The problem » Copy each line of the records that contains the word "None".
::: Entries shown
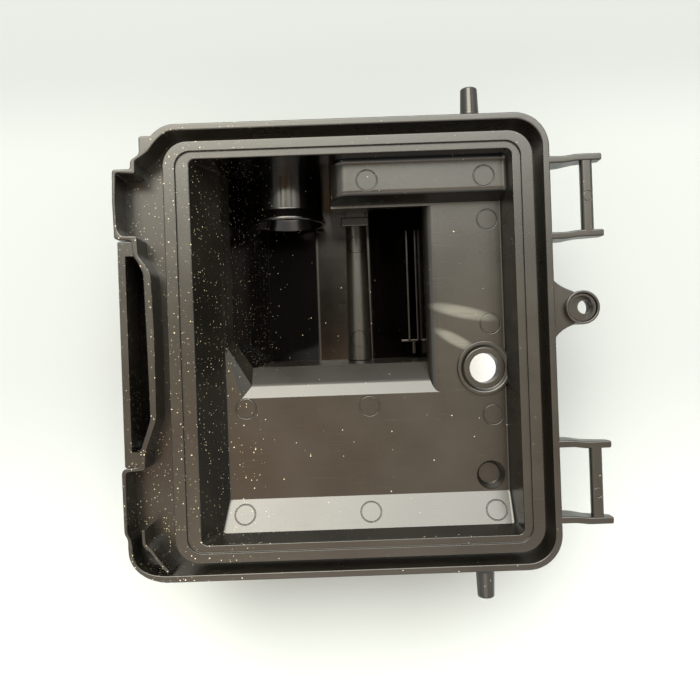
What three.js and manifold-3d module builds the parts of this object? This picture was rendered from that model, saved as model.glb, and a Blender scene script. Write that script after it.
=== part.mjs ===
// Air filter housing of a small engine: an open moulded box that a panel filter sits in.
// Z is 0 on the top edge of the rim and the box opens towards +Z. X runs across the box, from the
// hinge pockets at -X to the latch clevises at +X. The finished group is moved at the end, so that
// its origin is under the middle of the part, on the surface that it stands on.
import * as THREE from 'three';
import { mergeVertices } from 'three/addons/utils/BufferGeometryUtils.js';
import { ConvexGeometry } from 'three/addons/geometries/ConvexGeometry.js';
import Module from 'manifold-3d';

const wasm = await Module();
wasm.setup();

// ---------------------------------------------------------------- driving dimensions, millimetres
const WALL = 2.4;               // wall of the moulding
const GAP = 0.3;                // clearance between neighbouring sections
const FAR = 120;                // beyond the part, for cutting shapes
const ALONG = [-30, 80];        // from end to end of the recess along Y, for cutting shapes

const RIM = { right: 72.3, top: 82, corner: 12.5, wall: 2.5, bottom: -11.7, topLeft: -62, bottomLeft: -68.5 };
const BASE = { top: -12, bottom: -14, holeLeft: -62, holeRight: 63.5, holeTop: 74, holeCorner: 4 };
const SEAT = { x: 66.6, y: 75.9, corner: 9, top: -1, skirt: 2.3, plate: 2.5 };
const STEP = { x: 62.2, y: 72.3, corner: 5.7, top: -2 };
const THROAT = { left: -57.2, right: 59.1, y: 69.6, corner: 2 };
const WALL_TOP = -4.8;          // tub walls hang from under the seat

const FLOOR = { z: -19, left: -49.4, right: 58.2, low: -57, high: 69.2 };
const PANEL = { z: -14, left: -51.7, right: 58.5, low: -68.5 };
const SHELF = { z: -10, left: -6.9, low: 56.4, foot: 54.3, underside: -30 };
const UNDER = 2.5;              // thickness of the tub floor and of the recess floor
const ARM = { low: 30, high: 68.2, topRight: -6.9, right: -8.6 };
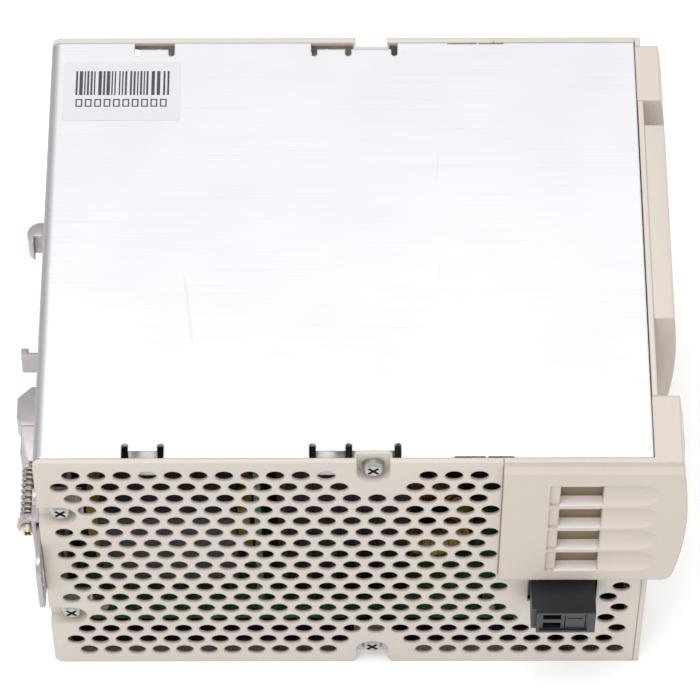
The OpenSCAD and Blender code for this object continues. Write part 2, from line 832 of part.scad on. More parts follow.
module bridge_rectifier() {
    color(black) block(-30, -10, 33, 37, deck_z + 5, deck_z + 22);
    color(steel) for (x = [-27, -22, -18, -13]) block(x - 0.5, x + 0.5, 34.6, 35.4, deck_z, deck_z + 5);
}

module choke_core(x, y, ring_r) {
    translate([x, y, deck_z + 6]) rotate_extrude() translate([ring_r, 0]) circle(r = 3.2, $fn = 24);
}

module choke_winding(x, y, ring_r) {
    translate([x, y, deck_z + 6]) for (a = [20, 200]) rotate([0, 0, a])
        rotate_extrude(angle = 140) translate([ring_r, 0]) difference() {
            circle(r = 4.7, $fn = 24);
            circle(r = 3.3, $fn = 24);
        }
    for (s = [-1, 1]) translate([x + s * ring_r, y, deck_z]) cylinder(r = 0.6, h = 1.6);
}

module filter_choke_core() {
    color([0.16, 0.16, 0.17]) choke_core(8, 32, 9);
}

module filter_choke_winding() {
    color(copper) choke_winding(8, 32, 9);
}

module output_choke_core() {
    color([0.75, 0.68, 0.22]) choke_core(21, -28, 8);
}

module output_choke_winding() {
    color(copper) choke_winding(21, -28, 8);
}

module filter_capacitors() {
    color([0.85, 0.75, 0.20]) {
        block(25, 33, 20, 42, deck_z, deck_z + 17);
        block(2, 6, 12, 17, deck_z, deck_z + 9);
        block(10, 14, 10, 17, deck_z, deck_z + 9);
    }
}

module fuse() {
    color([0.80, 0.80, 0.78]) rod_y(14, 32, 38, deck_z + 5, 2.4);
    color(steel) for (y = [12, 31]) difference() {
        rod_y(y, y + 3, 38, deck_z + 5, 3);
        rod_y(max(y, 13.9), min(y + 3, 32.1), 38, deck_z + 5, 2.45);
    }
    color(steel) for (y = [12.4, 32.6]) block(37.5, 38.5, y, y + 1, deck_z, deck_z + 2.6);
}

module output_capacitors() {
    color([0.10, 0.22, 0.20]) for (p = [[17, -6], [27.5, -6], [37, -8], [17, 5]])
        translate([p[0], p[1], deck_z]) difference() {
            cylinder(r = 4.6, h = 25);
            translate([0, 0, 24.7]) cylinder(r = 3.8, h = 1);
        }
}

module relay() {
    color([0.90, 0.55, 0.15]) block(22, 34, 2, 12, deck_z, deck_z + 12);
}

chassis();
side_cover();
bottom_grille();
top_grille();
front_panel();
middle_cover();
input_cover();
output_cover();
label();
grille_screws();
side_screws();
rail_bracket();
rail_latch();
latch_spring();
latch_guide();
latch_screw();
bracket_screws();
signal_plug();
signal_header();
adjuster();
adjuster_body();
mode_switch();
switch_body();
status_lights();
output_block();
input_block();
terminal_contacts();
clamp_screw(output_poles[0]);  // output_screw_1
clamp_screw(output_poles[1]);  // output_screw_2
clamp_screw(output_poles[2]);  // output_screw_3
clamp_screw(output_poles[3]);  // output_screw_4
clamp_cage(output_poles[0]);  // output_clamp_1
clamp_cage(output_poles[1]);  // output_clamp_2
clamp_cage(output_poles[2]);  // output_clamp_3
clamp_cage(output_poles[3]);  // output_clamp_4
input_screw(0);  // input_screw_1
input_screw(1);  // input_screw_2
input_screw(2);  // input_screw_3
input_clamp(0);  // input_clamp_1
input_clamp(1);  // input_clamp_2
input_clamp(2);  // input_clamp_3
main_board();
front_board();
control_board();
standoffs();
board_screws();
bulk_capacitors();
transformer_core();
transformer_coil();
heatsinks();
power_semiconductors();
bridge_rectifier();
filter_choke_core();
filter_choke_winding();
output_choke_core();
output_choke_winding();
filter_capacitors();
fuse();
output_capacitors();
relay();
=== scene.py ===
import json
import math
import random

import bmesh
import bpy
from mathutils import Matrix, Vector


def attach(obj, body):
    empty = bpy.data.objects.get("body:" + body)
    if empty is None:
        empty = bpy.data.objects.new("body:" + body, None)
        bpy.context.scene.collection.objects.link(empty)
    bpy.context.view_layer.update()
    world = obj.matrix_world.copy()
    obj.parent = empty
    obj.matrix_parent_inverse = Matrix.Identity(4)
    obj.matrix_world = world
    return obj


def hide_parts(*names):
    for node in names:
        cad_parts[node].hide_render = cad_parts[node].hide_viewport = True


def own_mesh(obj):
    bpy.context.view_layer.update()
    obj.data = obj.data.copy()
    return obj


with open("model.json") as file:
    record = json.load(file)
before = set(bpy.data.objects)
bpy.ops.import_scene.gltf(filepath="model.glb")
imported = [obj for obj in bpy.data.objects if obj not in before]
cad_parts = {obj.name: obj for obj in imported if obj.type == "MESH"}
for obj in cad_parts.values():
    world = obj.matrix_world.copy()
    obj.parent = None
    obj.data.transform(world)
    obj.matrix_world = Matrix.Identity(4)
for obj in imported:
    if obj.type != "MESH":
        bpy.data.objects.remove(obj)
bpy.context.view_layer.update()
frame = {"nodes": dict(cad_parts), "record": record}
NODES = frame["nodes"]
BODY_OF = {n: b for b, ns in frame["record"]["behaviour"]["bodies"].items() for n in ns}
SLOT_OF = {s["node"]: s["material_slot"] for s in frame["record"]["subparts"]}
MM = 0.001
scene = bpy.context.scene
rng = random.Random(7)


def box_of(node):
    """Lowest and highest corner of a CAD node, in mm."""
    cos = [v.co for v in NODES[node].data.vertices]
    low = [round(min(c[i] for c in cos) / MM, 3) for i in range(3)]
    high = [round(max(c[i] for c in cos) / MM, 3) for i in range(3)]
    return low, high


# the folded housing: its rail side is at low X, its brushed face on top
CHASSIS_LOW, CHASSIS_HIGH = box_of("chassis")
BACK_X = CHASSIS_LOW[0]
TOP_Z = CHASSIS_HIGH[2]
# terminal covers: outer face, the wire mouths sunk into it and the flutes beyond them
FACE_Y = -box_of("output_cover")[0][1]
MOUTH_X0 = 50.5
MOUTH_X1 = 60.7
MOUTH_BACK_Y = FACE_Y - 3.1
MOUTH_TOP_Z = 90.0
FLUTE_X1 = 75.5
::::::
Final result »
    if empty is None:
        empty = bpy.data.objects.new("body:" + body, None)
    obj.parent = None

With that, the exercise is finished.